Where to Buy Authentic Pashmina
To increase your chances of finding genuine pashmina, consider purchasing from:
- Reputable Boutiques and Specialty Stores: Shops that specialize in luxury scarves and textiles are more likely to carry authentic items and have knowledgeable staff.
- Direct from Artisans or Trusted Online Retailers: Look for sellers who are transparent about their sourcing and manufacturing processes. Read reviews and check their return policies.
- Ethically Sourced Marketplaces: Some platforms focus on fair trade and authentic craftsmanship, which can be good places to start your search.

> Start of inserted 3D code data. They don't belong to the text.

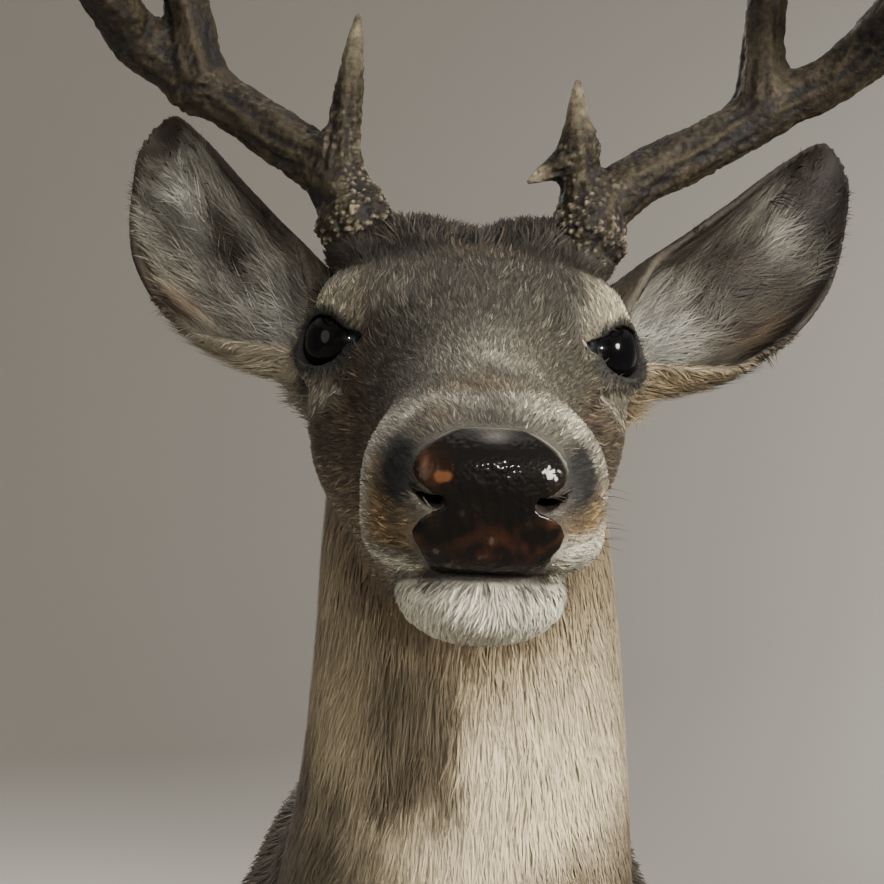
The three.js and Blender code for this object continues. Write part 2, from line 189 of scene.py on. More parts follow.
def ellipsoid(p, centre, radii):
    q = (p - np.asarray(centre, float)) / np.asarray(radii, float)
    k0 = np.linalg.norm(q, axis=-1)
    k1 = np.linalg.norm(q / np.asarray(radii, float), axis=-1)
    return k0 * (k0 - 1) / np.maximum(k1, 1e-6)


def capsule(p, a, b, radius):
    a, b = np.asarray(a, float), np.asarray(b, float)
    h = np.clip(((p - a) @ (b - a)) / ((b - a) @ (b - a)), 0, 1)
    return np.linalg.norm(p - a - h[..., None] * (b - a), axis=-1) - radius


def nostril(q):
    """A comma: round at its inner end, drawn out to a slit at the outer one."""
    a, b = np.array((16.0, 18.4)), np.array((23.4, 22.2))
    p = np.stack([np.abs(q[:, 0]), q[:, 2]], -1) - a
    h = np.clip(p @ (b - a) / ((b - a) @ (b - a)), 0, 1)
    sag = np.stack([0 * h, -1.2 * np.sin(np.pi * h)], -1)
    return np.linalg.norm(p - h[:, None] * (b - a) - sag, axis=-1) - (2.5 - 1.6 * h)


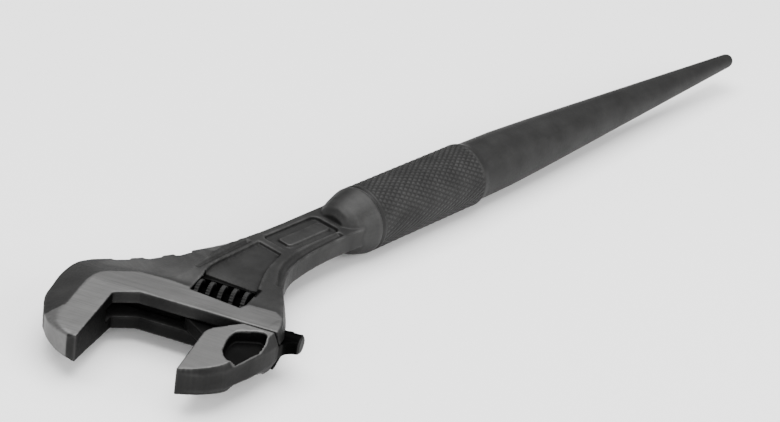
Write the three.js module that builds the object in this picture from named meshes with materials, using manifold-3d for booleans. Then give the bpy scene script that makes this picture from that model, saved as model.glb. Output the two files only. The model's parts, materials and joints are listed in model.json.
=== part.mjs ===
// Adjustable construction wrench, 16 inch class, with a tapered alignment-spike handle.
// Millimetres. X runs from the head to the handle tip, Z is up through the head's faces, and the
// movable jaw is on the -Y side. The origin is under the middle of the wrench, on the floor.
// Outlines in the head use two axes of their own: "out" points from the throat out of the jaw
// opening, and "slide" is the way the movable jaw travels as it opens.
import * as THREE from 'three';
import { mergeVertices } from 'three/addons/utils/BufferGeometryUtils.js';
import Module from 'manifold-3d';

const wasm = await Module();
wasm.setup();

// Head
const HEAD_ANGLE = THREE.MathUtils.degToRad(22.5);
const THROAT_Y = 9.0;
const HEAD_HALF = 7.5;
const LAND_HALF = 3.2;
const JAW_REACH = 32.3;
const JAW_TAPER = 0.078;
const THROAT_LENGTH = 59.2;
const OPENING = 35.9;

// Rail, slot and worm
const RAIL_OUT = -8.1;
const RAIL_RADIUS = 3.6;
const RAIL_START = OPENING - 11.6;
const RAIL_END = OPENING + 28.5;
const SLOT_HALF = 2.6;
const WORM_OUT = -17;
const WORM_RADIUS = 7.5;
const WORM_ROOT = 4.8;
const WORM_PITCH = 4.3;
const WORM_START = 21.9;
const WORM_LENGTH = 19.6;
const RIB_WIDTH = 1.8;
const RIB_START = 19.2;
const WINDOW_START = 21.5;
const WINDOW_END = 42;
const PIN_RADIUS = 2;
const PIN_HEAD_RADIUS = 3;
const PIN_START = 17.5;
const PIN_HEAD_START = 44.9;
const PIN_END = 53;
const SPRING_RADIUS = 2.85;
const SPRING_WIRE = 0.8;
const SPRING_START = 36.7;
const SPRING_END = 41.8;

// Clearances
const FIT = 0.3;
const BORE_FIT = 0.35;
const RACK_FIT = 0.4;
const THROAT_FIT = 0.35;

// Neck and handle
const NECK_HALF = 3.9;
const RECESS_FLOOR = 2.3;
const NECK_END = 112;
const PANEL_END = 65.6;
const PANEL_FLOOR = 3;
const PANEL_SLOPE = 0.07;
const GRIP_RADIUS = 12.9;
const GRIP_GROOVE = 114.2;
const GRIP_END = 175.5;
const SPIKE_RADIUS = 11.9;
const SPIKE_START = 180;
const TIP_RADIUS = 3.2;
const TIP_X = 374.7;

const ROUND_SIDES = 48;
const SMALL_SIDES = 24;

const headFrame = new THREE.Matrix4()
  .makeRotationZ(Math.PI + HEAD_ANGLE)
  .setPosition(0, THROAT_Y, 0);

// ---------------------------------------------------------------- solids

function withoutRepeats(index) {
  const kept = [];
  for (let i = 0; i < index.length; i += 3) {
    const [a, b, c] = index.slice(i, i + 3);
    if (a !== b && b !== c && c !== a) kept.push(a, b, c);
  }
  return kept;
}

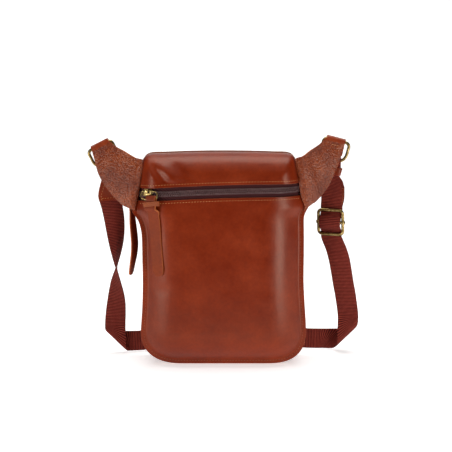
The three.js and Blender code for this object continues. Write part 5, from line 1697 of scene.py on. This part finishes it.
def makeBuckle():
    halfSpan = (buckle["inside"] + buckle["wire"]) / 2
    top = metal["centre"] - metal["side"] * (buckle["drop"] / 2)
    loop = spreadLoop(roundedLoop(top, metal["bar"], metal["side"], halfSpan, buckle["drop"],
                                  buckle["corner"],
                                  buckle["corner"], 10), 2)
    shape = beadShape()
    tubeAlong(shape, loop, [metal["face"]] * len(loop), buckle["wire"] / 2, 16, True)
    keepPiece(makeObject("buckle_loop_brass", shape["points"], shape["faces"], [brass]), "antique_brass",
              "buckle_frame")
    shape = beadShape()
    inner = buckle["wire"] / 2 + gap
    outer, half, cut = inner + buckle["eyeWall"], buckle["eyeLength"] / 2, 0.35
    reach = halfSpan - inner - buckle["eyeWall"] / 2
    rod = [metal["centre"] + metal["bar"] * (reach * t) for t in (-1, -0.5, 0, 0.5, 1)]
    tubeAlong(shape, rod, [metal["face"]] * len(rod), buckle["wire"] / 2, 16)
    eye = [(inner, -half + cut), (inner + cut, -half), (outer - cut, -half), (outer, -half + cut),
           (outer, half - cut),
           (outer - cut, half), (inner + cut, half), (inner, half - cut)]
    for side in (-1, 1):
        turnedMetal(shape, eye, metal["centre"] + metal["bar"] * (side * halfSpan), metal["side"])
    keepPiece(makeObject("buckle_bar_brass", shape["points"], shape["faces"], [brass]), "antique_brass",
              "buckle_bar")


makeBuckle()
print("strap leather and buckle fitted")


# --- sliders and pulls
pulls = dict(sliderLength=13, sliderWidth=9.6, plate=1.4, crownLength=7, crownWidth=5.6, crownHeight=3.8,
             crownWall=0.9, wire=1.3, ringWidth=22, ringHeight=10.2, ringPower=3, width=13, loopWidth=11.6,
             leather=1.4, fold=18, loop=1.85, keeperWidth=19.5, keeperHeight=5, keeperTilt=9, loopAside=3.4,
             keeperAside=4.3, frontLength=97.4, topLength=112.2, topDrop=34.6)


def prism(shape, outline, low, high, centre, xAxis, yAxis, zAxis, cut=0.3):
    # a plate with softened upper and lower edges
    cx = sum(p[0] for p in outline) / len(outline)
    cy = sum(p[1] for p in outline) / len(outline)
    reach = max(math.hypot(x - cx, y - cy) for x, y in outline)
    layers = [(low, 1 - cut / reach), (low + cut, 1), (high - cut, 1), (high, 1 - cut / reach),
              (high + 0.02, 0.5)]
    base, count = len(shape["points"]), len(outline)
    for z, size in layers:
        for x, y in outline:
            shape["points"].append(centre + xAxis * (cx + (x - cx) * size) + yAxis * (cy + (y - cy) * size)
                                   + zAxis * z)
    for i in range(len(layers) - 1):
        for k in range(count):
            a, b = base + i * count + k, base + i * count + (k + 1) % count
            shape["faces"].append([a, b, b + count, a + count])
    shape["faces"].append([base + k for k in reversed(range(count))])
    shape["faces"].append([base + (len(layers) - 1) * count + k for k in range(count)])


def sliderOutline(halfLong, halfWide):
    # wide shoulders where the two chains part, a narrower tail
    rows = [(-1, 0.5), (-0.9, 0.66), (-0.5, 0.74), (0, 0.86), (0.45, 1), (0.75, 0.98), (0.92, 0.82),
            (1, 0.55)]
    upper = [(a * halfLong, w * halfWide) for a, w in rows]
    return upper + [(x, -y) for x, y in reversed(upper)]


def makeSlider(name, node, spot):
    along, up, out, centre = spot["along"], spot["up"], spot["out"], spot["centre"]
    run, side = (up, along) if spot["upright"] else (along, up)
    shape = beadShape()
    flip = spot["nose"]
    outline = [(x * flip, y) for x, y in sliderOutline(pulls["sliderLength"] / 2, pulls["sliderWidth"] / 2)]
    prism(shape, outline, 0, pulls["plate"], centre, run, side, out)
    # crown: an arch over the plate, bowed along its length
    half = pulls["crownWidth"] / 2 - pulls["crownWall"] / 2
    top = pulls["plate"] + pulls["crownHeight"] - pulls["crownWall"] / 2
    bend = [math.pi * k / 14 for k in range(15)]
    foot = pulls["plate"] * 0.6
    rise = [(-half * math.cos(a) ** 0.7 if a < math.pi / 2 else half * abs(math.cos(a)) ** 0.7,
             top * 0.55 + top * 0.45 * math.sin(a) ** 0.8) for a in bend]
    arch = [(-half, foot)] + rise + [(half, foot)]
    columns = [-1, -0.8, -0.4, 0, 0.4, 0.8, 1]
    surface = newSurface()
    rows = []
    for u, o in arch:
        share = clamp((o - pulls["plate"]) / pulls["crownHeight"], 0, 1)
        length = pulls["crownLength"] / 2 * (1 - 0.22 * share)
        rows.append([tuple(centre + up * (spot["crownUp"] + u) + out * (o - 0.45 * share * t * t)
                           + along * (t * length))
                     for t in columns])
    addRows(surface, rows)
    crown = sheetObject(name + "_crown", surface, pulls["crownWall"], 0.5, lambda p: p - centre, [brass],
                        0.25)
    plate = makeObject(name, shape["points"], shape["faces"], [brass])
    keepPiece(plate, "antique_brass", node)
    keepPiece(crown, "antique_brass")


def pullRingFrame(spot):
    turn, tilt = math.radians(spot["ringTurn"]), math.radians(spot["ringTilt"])
    along = spot["along"] * math.cos(turn) - spot["out"] * math.sin(turn)
    out = along.cross(spot["up"]).normalized()
    up = (spot["up"] * math.cos(tilt) - out * math.sin(tilt)).normalized()
    face = along.cross(up).normalized()
    halfX, halfY = pulls["ringWidth"] / 2 - pulls["wire"] / 2, pulls["ringHeight"] / 2
    crossing = spot["centre"] + spot["up"] * spot["crownUp"] + spot["out"] * (
        pulls["plate"] + (pulls["crownHeight"] - pulls["crownWall"]) * 0.45)
    centre = crossing + along * (pulls["crownLength"] / 2) - up * (halfY * 0.87)

    def at(x, y, z):
        return centre + along * x + up * y + face * z

    return dict(along=along, up=up, face=face, halfX=halfX, halfY=halfY, at=at)


def fuller(value):
    # an oval with fuller corners than an ellipse
    return math.copysign(abs(value) ** (2 / pulls["ringPower"]), value)


pullLayer = pulls["leather"] / 2 + gap / 2


def pullStations(ring, hanging):
    arcUp = -ring["halfY"] + pulls["ringHeight"] * 0.27
    low = -ring["halfY"] - pulls["wire"] / 2 - gap
    pinched = low - pulls["leather"]
    lean = pulls["keeperWidth"] * math.sin(math.radians(pulls["keeperTilt"]))
    keeperFoot = pinched - pulls["keeperHeight"] - gap - lean
    path = [station(ring["at"](pulls["loopAside"], y, 0), ring["along"])
            for y in (pinched, keeperFoot)] + hanging
    sign = 1 if frames(path)[0]["normal"].dot(ring["face"]) > 0 else -1
    neckAt = pulls["loopAside"]
    arc = [station(ring["at"](neckAt, arcUp + pulls["loop"] * math.sin(a), pulls["loop"] * math.cos(a)),
                   ring["along"],
                   pulls["loopWidth"]) for a in [math.pi * k / 12 for k in range(13)]]
    frontLeg = layerBeside(path, sign * pullLayer)
    backLeg = firstPart(layerBeside(path, -sign * pullLayer), pulls["fold"])
    necks = [station(ring["at"](neckAt, low, z), ring["along"], pulls["loopWidth"])
             for z in (pulls["loop"], -pulls["loop"])]
    return frontLeg[::-1] + [necks[0]] + arc + [necks[1]] + backLeg


def makePull(prefix, node, spot, hanging):
    ring = pullRingFrame(spot)
    makeSlider(prefix + "_slider_brass", node + "_slider", spot)
    shape = beadShape()
    loop = []
    for k in range(96):
        x, y = math.cos(2 * math.pi * k / 96), math.sin(2 * math.pi * k / 96)
        loop.append(ring["at"](ring["halfX"] * fuller(x), ring["halfY"] * fuller(y), 0))
    tubeAlong(shape, loop, [ring["face"]] * len(loop), pulls["wire"] / 2, 12, True)
    keepPiece(makeObject(prefix + "_ring_brass", shape["points"], shape["faces"], [brass]),
              "antique_brass", node + "_pull_ring")
    piece = bandObject(prefix + "_pull_leather", pullStations(ring, hanging), pulls["width"],
                       pulls["leather"], 1.2,
                       [pullHide, cutEdge])
    keepPiece(piece, "smooth_leather", node + "_pull")
    tilt = math.radians(pulls["keeperTilt"])
    xAxis = ring["along"] * math.cos(tilt) + ring["up"] * math.sin(tilt)
    low = -ring["halfY"] - pulls["wire"] / 2 - gap * 2 - pulls["leather"] - pulls["keeperHeight"] / 2
    halfY = pullLayer + pulls["leather"] / 2 + gap * 2
    keeper = leatherLoop(prefix + "_pull_keeper_leather", pulls["keeperWidth"] / 2 - pulls["leather"],
                         halfY, pulls["leather"],
                         pulls["keeperHeight"], ring["at"](pulls["keeperAside"], low, 0), xAxis,
                         ring["face"],
                         [keeperHide, keeperHide], 0.35)
    keepPiece(keeper, "raw_leather", node + "_pull_keeper")


keeperHide = rawLeather("undyed leather keeper", "#8E4218")
frontPullRows = [(-0.815, 0.224, 1, 0.22), (-0.79, 0.572, 1, 0.16), (-0.768, 0.907, 1, 0.14),
                 (-0.765, 0.951, 0.93, 0.14), (-0.764, 0.982, 0.72, 0.14), (-0.763, 1, 0.36, 0.14)]
topPullRows = [(-1.095, 0.273, 1, 10), (-1.077, 0.452, 1, 26), (-1.06, 0.653, 1, 30),
               (-1.067, 0.765, 1, 28), (-1.09, 0.888, 1, 22), (-1.103, 0.955, 0.93, 20),
               (-1.108, 0.984, 0.72, 20), (-1.111, 1, 0.36, 20)]


def makeFrontPull():
    slope = -26
    x = -0.883 * halfWidth
    along = turned(slope)
    touch = 0.84 * halfWidth
    face = coilDepth(-touch) + zips["coilHeight"] / 2 * slopeFactor(-touch) + gap
    y = -face + (x + touch) * math.tan(math.radians(slope))
    spot = dict(centre=Vector((x, y, zipLine(x) + 1.9)), along=along, up=Vector((0, 0, 1)),
                out=along.cross(Vector((0, 0, 1))), crownUp=2, ringTurn=3, ringTilt=14, upright=False,
                nose=1)
    across = turned(-20)
    half = pulls["width"] / 2 * across.x
    hanging = []
    for share, below, width, off in frontPullRows:
        place = Vector((share * halfWidth, 0, zips["height"] - below * pulls["frontLength"]))
        behind = panelDepth(place.x + half, place.z, body["frontBulge"]) + off * pulls["width"]
        place.y = -behind - pulls["width"] / 2 * across.y
        hanging.append(station(place, across, width * pulls["width"]))
    makePull("front", "front", spot, hanging)


def makeTopPull():
    along = Vector((0, -1, 0))
    height = body["height"] - pulls["topDrop"]
    spot = dict(centre=Vector((-1.008 * halfWidth, 1.5, height)), along=along, up=Vector((0, 0, 1)),
                out=Vector((-1, 0, 0)), crownUp=-2, ringTurn=0, ringTilt=30, upright=True, nose=-1)
    hanging = [station((share * halfWidth, -4, height - below * pulls["topLength"]), turned(-90 - turn),
                       width * pulls["width"]) for share, below, width, turn in topPullRows]
    makePull("top", "top", spot, hanging)


makeFrontPull()
makeTopPull()
print("sliders and pulls fitted")


# --- studio
studio = dict(camera=(0.003132, -1.201769, 0.374225), tilt=80, lens=82.4, floorWidth=1.5, front=0.315,
              back=1.7, wall=2.6, bend=0.7, paper="#F2F1EF", glow=0.55, air=0.05, target=(0, 0, 0.13))
# name, place and size in metres, power in watts; the two windows light the leather's sides from low down
lights = [
    ("left window", (-1.0, -0.82, 0.05), (0.3, 0.7), 7),
    ("right window", (0.86, -0.98, 0.05), (0.42, 0.7), 9),
    ("high front", (0.0, -0.75, 1.2), (1.4, 0.5), 1.6),
    ("overhead", (0.0, 0.15, 1.5), (1.6, 0.8), 21),
]


def makeFloor():
    surface = newSurface()
    rows = []
    back, bend = studio["back"], studio["bend"]
    path = [(-studio["front"], 0), (0, 0), (0.5, 0)] + [
        (back - bend + bend * math.sin(a), bend * (1 - math.cos(a)))
        for a in [math.pi / 2 * k / 16 for k in range(17)]] + [(back, studio["wall"])]
    for y, z in path:
        rows.append([(x * studio["floorWidth"] / mm / 2, y / mm, (z - 0.0006) / mm)
                     for x in (-1, -0.3, 0.3, 1)])
    addRows(surface, rows)
    # matt white paper on a lit table, so that it stays white; the room in front of its edge is dark
    material, _, _ = startMaterial("matt backdrop paper",
                                   {"Base Color": hexColour(studio["paper"]), "Roughness": 0.9,
                                    "Emission Color": (1, 1, 1, 1),
                                    "Emission Strength": studio["glow"]})
    floor = makeObject("studio_floor", surface["points"], surface["faces"], [material])
    floor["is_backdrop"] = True


def addLight(name, place, size, power):
    light = bpy.data.lights.new(name, "AREA")
    light.shape = "RECTANGLE"
    light.size, light.size_y = size
    light.energy = power
    light.color = (1, 1, 1)
    holder = bpy.data.objects.new(name, light)
    holder.location = place
    holder.rotation_euler = (Vector(studio["target"]) - Vector(place)).to_track_quat("-Z", "Y").to_euler()
    bpy.context.scene.collection.objects.link(holder)


def makeStudio():
    makeFloor()
    for name, place, size, power in lights:
        addLight(name, place, size, power)
    world = bpy.data.worlds.new("studio air")
    bpy.context.scene.world = world
    world.use_nodes = True
    world.node_tree.nodes["Background"].inputs["Color"].default_value = (1, 1, 1, 1)
    world.node_tree.nodes["Background"].inputs["Strength"].default_value = studio["air"]
    bpy.context.scene.view_settings.view_transform = "Standard"
    lens = bpy.data.cameras.new("photo camera")
    lens.lens = studio["lens"]
    lens.sensor_width = 36
    lens.clip_start = 0.01
    camera = bpy.data.objects.new("photo camera", lens)
    camera.location = studio["camera"]
    camera.rotation_euler = (math.radians(studio["tilt"]), 0, 0)
    bpy.context.scene.collection.objects.link(camera)
    bpy.context.scene.camera = camera


makeStudio()
print("studio ready")


def corners(box):
    return [[float(value) for value in corner] for corner in box]


dict(cad=corners(cadBox), visual=corners(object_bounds()))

Frequently Asked Questions (FAQ)
How soft should a real pashmina feel?
A real pashmina should feel exceptionally soft, almost like cashmere, but with a unique lightness. It should be smooth and have a delicate, fine texture that doesn't feel scratchy or rough against your skin.
Why is pure pashmina so expensive?
The high cost of pure pashmina is due to several factors: the rarity of the Changthangi goat's undercoat, the incredibly fine diameter of the fibers (much finer than cashmere), the labor-intensive and manual process of harvesting the wool by combing, and the skilled craftsmanship required to weave it into textiles. These elements contribute to its limited supply and high demand.
Can a pashmina be machine washed?
No, a pure pashmina should generally not be machine washed. The delicate fibers can be damaged by the agitation and heat of a washing machine. Hand washing in cool water with a mild wool detergent, followed by gentle squeezing (not wringing) and laying flat to dry, is the recommended method for cleaning. Dry cleaning is also an option.
What is the difference between pashmina and cashmere?
While both are luxurious wools from goats, pashmina refers to the specific undercoat of the Changthangi goat from the Himalayas, known for its extreme fineness and softness. Cashmere is a broader term that can refer to the undercoat of various breeds of cashmere goats. Generally, the finest pashmina is considered even finer and softer than the finest cashmere.